Temple: Chennakesava Temple
Chennakesava Temple – Overview
The Chennakesava temple was originally referred to as the Vijayanarayana temple. It is situated on the Yagachi River at Belur. It was previously the capital of the Hoysala rulers. The city of Belur is about 40 kilometres from the city of Hassan. Bangalore is about 220 kilometres from Belur. Chennakesava means “handsome Kesava”. Lord Vishnu is worshipped in this temple. Belur has many beautiful temples which were built by the Hoysalas. Halebidu which is close to Belur is a popular tourist destination in Karnataka. The Chennakesava temple has been conferred as a heritage site by UNESCO.
Chennakesava Temple – Architecture
The ornate gopurams in the Chennakesava temple are attractive. When one enters the temple, one gets a feel of the grandeur of the Hoysalas. The sacrosanct platform of the temple has a golden horse along with the temple chariot. Lord Vishnu’s carrying the Garuda is at the entrance and faces the temple.
The temple structure has exclusive filigree gleams which shine like metal. The sculptures are well proportioned. Soapstone which is light greenish in colour has been used to create the Chennakesava temple. Smaller temples of Ranmaganayaki and Soumyanaki, the beloved of Lord Chennakesava lie within the temple premises. One gets to see temples of Anjaneya and Narasimha from here. The senior queen of King Vishnuvardhana, Shantaladevi who was a dance legend, built the Channigaraya temple.

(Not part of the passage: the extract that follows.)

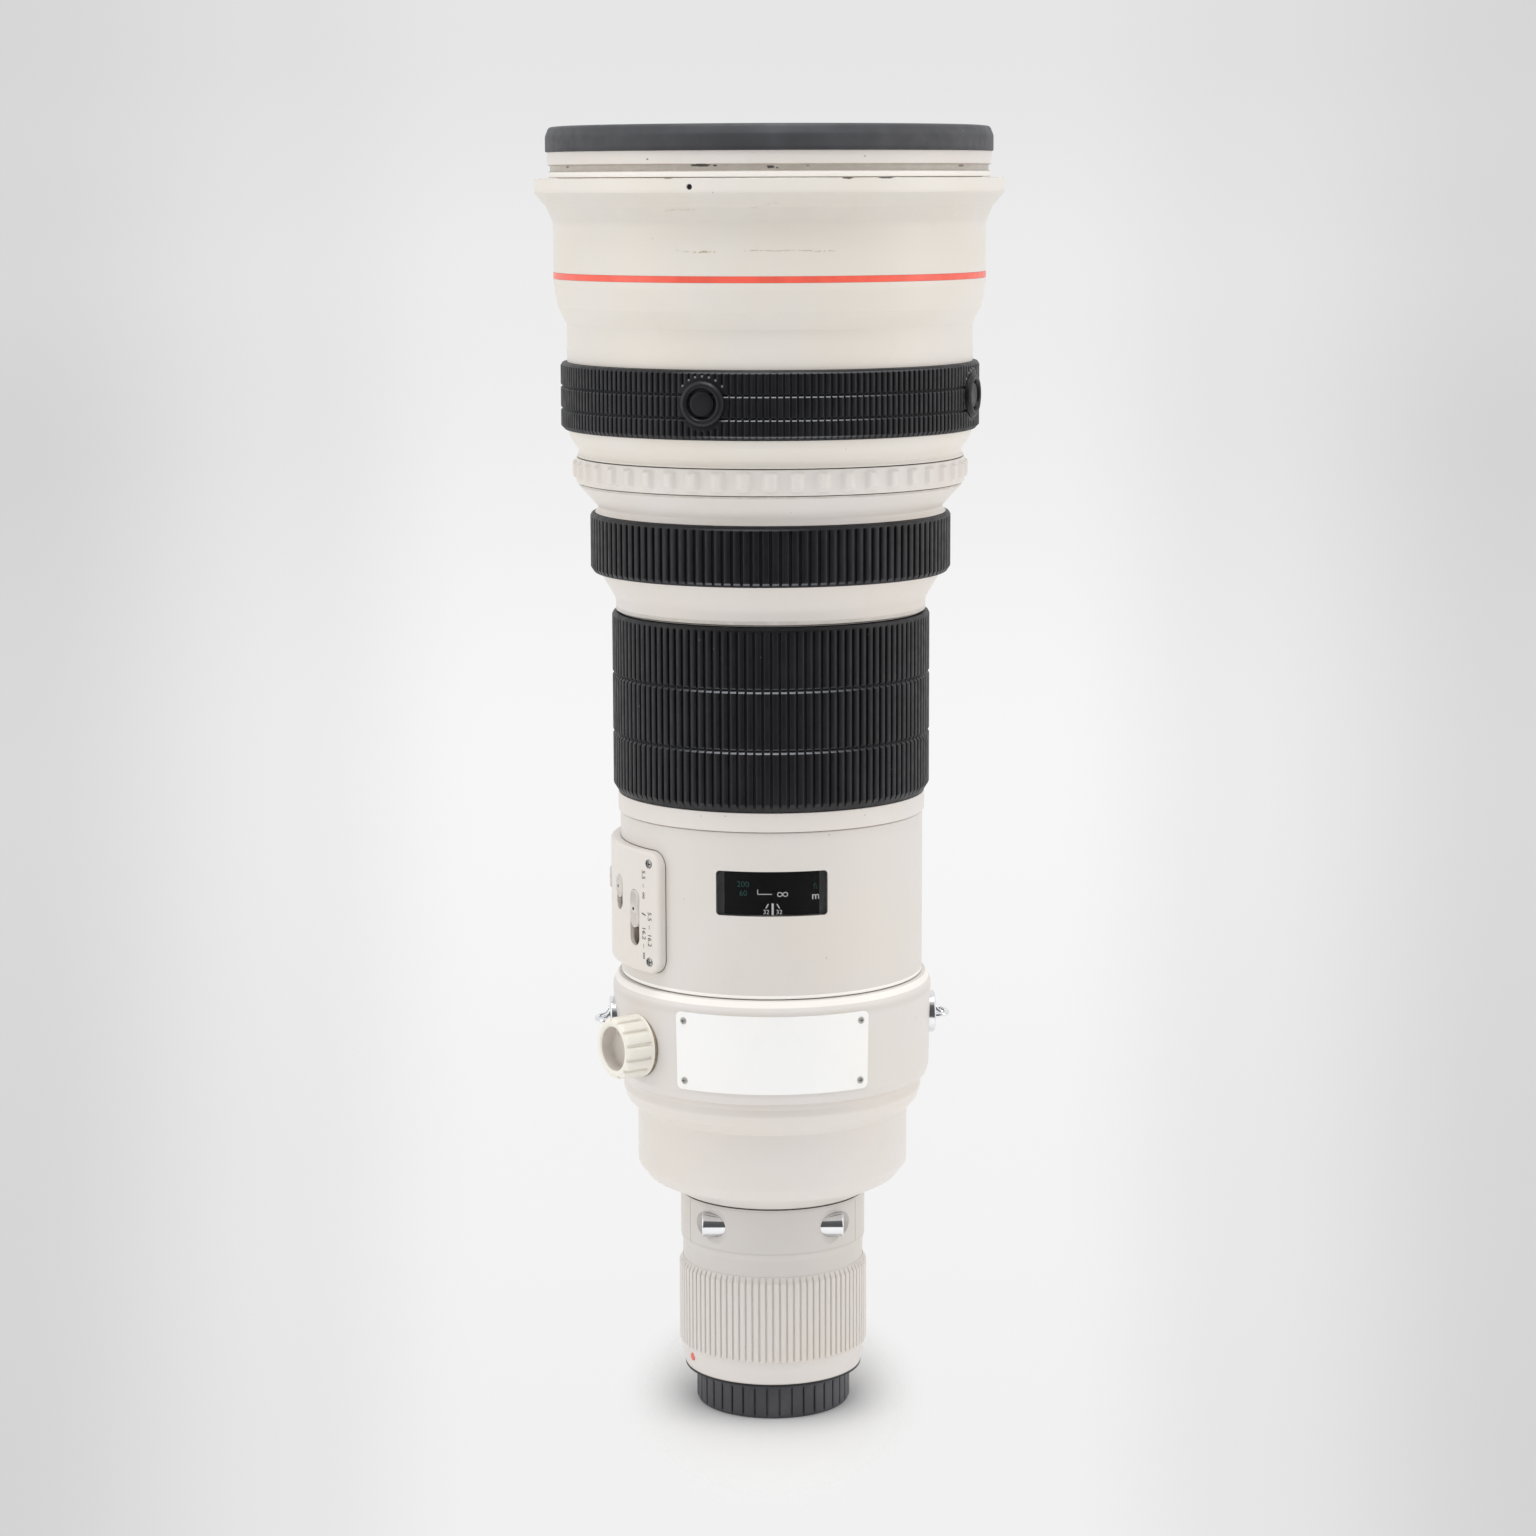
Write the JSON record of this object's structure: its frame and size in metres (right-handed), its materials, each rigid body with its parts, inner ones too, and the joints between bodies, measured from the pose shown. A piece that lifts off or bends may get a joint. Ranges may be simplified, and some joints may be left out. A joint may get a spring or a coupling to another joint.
{
  "type": "super telephoto lens",
  "caption": "White super telephoto lens with drop-in filter, rotating tripod collar and foot, focus ring, playback ring and focus-stop buttons, standing on its rear cap.",
  "frame": {"origin": "centre of the rear cap's rest face, on the optical axis", "axes": "+Z along the optical axis towards the front glass; -Y is the side of the distance window and nameplate; +Y is the tripod foot"},
  "size_m": [0.168, 0.188, 0.4705],
  "materials": {
    "white_paint": "satin",
    "plate_white": "gloss",
    "red_enamel": "gloss",
    "grip_rubber": "matte",
    "bumper_rubber": "satin",
    "button_black": "satin",
    "lens_glass": "gloss",
    "window_glass": "gloss",
    "black_metal": "matte",
    "chrome": "polished",
    "screw_steel": "satin",
    "cap_plastic": "satin",
    "knob_plastic": "satin",
    "switch_plastic": "satin",
    "gold_brass": "polished",
    "board_green": "satin",
    "inner_alloy": "satin",
    "seal_rubber": "matte"
  },
  "bodies": {
    "barrel": {"front_bumper": "bumper_rubber", "hood_seat": "white_paint", "front_glass": "lens_glass", "front_lens": "lens_glass", "front_barrel": "white_paint", "flange_screws": "screw_steel", "red_line": "red_enamel", "stop_rubber": "grip_rubber", "mid_barrel": "white_paint", "grip_rubber": "grip_rubber", "main_barrel": "white_paint", "window_pane": "window_glass", "switch_panel": "white_paint", "panel_screws": "screw_steel", "rear_barrel": "white_paint", "neck_barrel": "white_paint", "index_dot": "red_enamel", "ribbed_sleeve": "white_paint", "rear_lens": "lens_glass", "mount_ring": "chrome", "mount_screws": "screw_steel", "mount_gasket": "seal_rubber", "contact_block": "button_black", "contact_pins": "gold_brass", "inner_tube": "inner_alloy", "iris_unit": "black_metal", "stabiliser_unit": "black_metal", "motor_stator": "inner_alloy", "main_board": "board_green"},
    "focus_ring": {"focus_sleeve": "white_paint", "focus_rubber": "grip_rubber"},
    "motor_rotor": {"motor_rotor": "inner_alloy"},
    "focus_drive": {"roller_ring": "inner_alloy", "rollers": "screw_steel", "scale_drum": "button_black"},
    "focus_group": {"focus_cell": "black_metal", "focus_lens": "lens_glass"},
    "playback_ring": {"playback_ring": "white_paint"},
    "collar": {"collar_ring": "white_paint", "nameplate": "plate_white", "nameplate_screws": "screw_steel", "strap_lugs": "chrome", "tripod_foot": "white_paint"},
    "lock_knob": {"lock_knob": "knob_plastic"},
    "clamp_shoe": {"clamp_shoe": "gold_brass"},
    "range_slider": {"range_slider": "switch_plastic"},
    "mode_slider": {"mode_slider": "switch_plastic"},
    "stabiliser_slider": {"stabiliser_slider": "switch_plastic"},
    "set_button": {"set_button": "switch_plastic"},
    "stop_button_1": {"stop_button_1": "button_black"},
    "stop_button_2": {"stop_button_2": "button_black"},
    "stop_button_3": {"stop_button_3": "button_black"},
    "stop_button_4": {"stop_button_4": "button_black"},
    "filter_holder": {"filter_holder": "white_paint", "filter_glass": "lens_glass"},
    "filter_button_left": {"filter_button_left": "chrome"},
    "filter_button_right": {"filter_button_right": "chrome"},
    "stabiliser_carriage": {"stabiliser_carriage": "black_metal"},
    "stabiliser_lens": {"stabiliser_lens": "lens_glass"},
    "rear_cap": {"rear_cap": "cap_plastic"}
  },
  "joints": [
    {"name": "focus_turn", "type": "hinge", "parent": "barrel", "child": "focus_ring", "pos_m": [0, 0, 0.26], "axis": [0, 0, 1], "range_deg": [0, 144]},
    {"name": "drive_turn", "type": "hinge", "parent": "barrel", "child": "focus_drive", "pos_m": [0, 0, 0.22], "axis": [0, 0, 1], "range_deg": [0, 72]},
    {"name": "focus_travel", "type": "slide", "parent": "barrel", "child": "focus_group", "axis": [0, 0, 1], "range_m": [-0.00702, 0]},
    {"name": "rotor_turn", "type": "hinge", "parent": "barrel", "child": "motor_rotor", "pos_m": [0, 0, 0.217], "axis": [0, 0, 1], "range_deg": [0, 144]},
    {"name": "playback_turn", "type": "hinge", "parent": "barrel", "child": "playback_ring", "pos_m": [0, 0, 0.349], "axis": [0, 0, 1], "range_deg": [-7, 7], "stiffness_Nm_per_rad": 1},
    {"name": "collar_turn", "type": "hinge", "parent": "barrel", "child": "collar", "pos_m": [0, 0, 0.1427], "axis": [0, 0, 1], "continuous": true},
    {"name": "knob_turn", "type": "hinge", "parent": "collar", "child": "lock_knob", "pos_m": [-0.04759, -0.0321, 0.1427], "axis": [-0.829, -0.5592, 0], "range_deg": [0, 360]},
    {"name": "shoe_travel", "type": "slide", "parent": "collar", "child": "clamp_shoe", "axis": [-0.829, -0.5592, 0], "range_m": [0, 0.0008]},
    {"name": "range_slide", "type": "slide", "parent": "barrel", "child": "range_slider", "axis": [0, 0, 1], "range_m": [-0.0066, 0]},
    {"name": "mode_slide", "type": "slide", "parent": "barrel", "child": "mode_slider", "axis": [0, 0, 1], "range_m": [-0.0044, 0]},
    {"name": "stabiliser_slide", "type": "slide", "parent": "barrel", "child": "stabiliser_slider", "axis": [0, 0, 1], "range_m": [-0.0044, 0]},
    {"name": "set_press", "type": "slide", "parent": "barrel", "child": "set_button", "axis": [0.9598, -0.2807, 0], "range_m": [0, 0.0008], "stiffness_N_per_m": 400},
    {"name": "stop_press_1", "type": "slide", "parent": "barrel", "child": "stop_button_1", "axis": [0.309, 0.9511, 0], "range_m": [0, 0.001], "stiffness_N_per_m": 400},
    {"name": "stop_press_2", "type": "slide", "parent": "barrel", "child": "stop_button_2", "axis": [-0.9511, 0.309, 0], "range_m": [0, 0.001], "stiffness_N_per_m": 400},
    {"name": "stop_press_3", "type": "slide", "parent": "barrel", "child": "stop_button_3", "axis": [-0.309, -0.9511, 0], "range_m": [0, 0.001], "stiffness_N_per_m": 400},
    {"name": "stop_press_4", "type": "slide", "parent": "barrel", "child": "stop_button_4", "axis": [0.9511, -0.309, 0], "range_m": [0, 0.001], "stiffness_N_per_m": 400},
    {"name": "holder_pull", "type": "slide", "parent": "barrel", "child": "filter_holder", "axis": [0, -1, 0], "range_m": [0, 0.066]},
    {"name": "lock_left_press", "type": "slide", "parent": "filter_holder", "child": "filter_button_left", "axis": [1, 0, 0], "range_m": [0, 0.002], "stiffness_N_per_m": 400},
    {"name": "lock_right_press", "type": "slide", "parent": "filter_holder", "child": "filter_button_right", "axis": [-1, 0, 0], "range_m": [0, 0.002], "stiffness_N_per_m": 400},
    {"name": "stabiliser_y", "type": "slide", "parent": "barrel", "child": "stabiliser_carriage", "axis": [0, 1, 0], "range_m": [-0.0015, 0.0015], "stiffness_N_per_m": 200},
    {"name": "stabiliser_x", "type": "slide", "parent": "stabiliser_carriage", "child": "stabiliser_lens", "axis": [1, 0, 0], "range_m": [-0.0015, 0.0015], "stiffness_N_per_m": 200},
    {"name": "cap_twist", "type": "hinge", "parent": "barrel", "child": "rear_cap", "pos_m": [0, 0, 0.007], "axis": [0, 0, 1], "range_deg": [0, 60]}
  ],
  "couplings": [
    {"joint": "drive_turn", "follows": "focus_turn", "ratio": 0.5},
    {"joint": "focus_travel", "follows": "focus_turn", "m_per_rad": -0.0027852},
    {"joint": "shoe_travel", "follows": "knob_turn", "m_per_rad": 0.00012716}
  ]
}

The exterior of the temple is intricately carved. Mythological stories as well as stories from the Upanishads and Puranas are depicted here. Beadwork carvings can also be found in the temple art and architecture. Every piece of art work has been depicted very carefully and with skilled craftsmanship. The celestial nymphs or Madanikas are the other highlights of the temple’s beautiful art and architecture. The Madanikas are an epitome of the feminine form of Queen Shitladevi. The varied moods of the Madanikas are clearly depicted in the architecture.
The sculptures of Darpana Sundari, The Bhasma Mohini and the Huntress are some of the favourites. The royal dynasty’s emblem is the hallmark of the temple which is the major attraction on entering the temple and this is visible in every Hoysala temples. The chief deity, Kesava and Lord Krishna are worshipped here. The six foot tall, beautiful image of Lord Krishna installed at the sanctum looks marvellous.
Chennakesava Temple – Religious Significance
Vishnuvardhana, the Hoysala king commissioned the Chennakesava temple in 1117 CE. Researchers have established that the temple was built as a symbol of victory of King Vishnuvardhana. The King emerged victorious against the Western Chalukya Empire. There is another story which says that King Vishnuvardhana achieved victory against the Cholas in the Talakad battle. This is how Gangavadi was conquered by the Hoysalas. As per historians, the temple celebrates Vishnuwardhana’s conversion from Jainism to Vaishnavism. Many artisans and skilled architects were employed to build the temple. There are about 108 inscriptions in Kannada in the temple complex. The Chennakesava temple has a big and open hall, a huge platform and a shrine which clearly reflects the Hoysala architectural style.
How to Get to Chennakesava Temple
Hassan is well connected by roads and railways. One can get to Belur from Hassan by the KSRTC (Karnataka State Road Transport Corporation) buses. There is no airport at Hassan and the closest airport is at Bangalore or Mysore. There are private buses operating from Belur to Hassan. If you want to take the train, there are passenger trains from Hubli, Bangalore and Mangalore.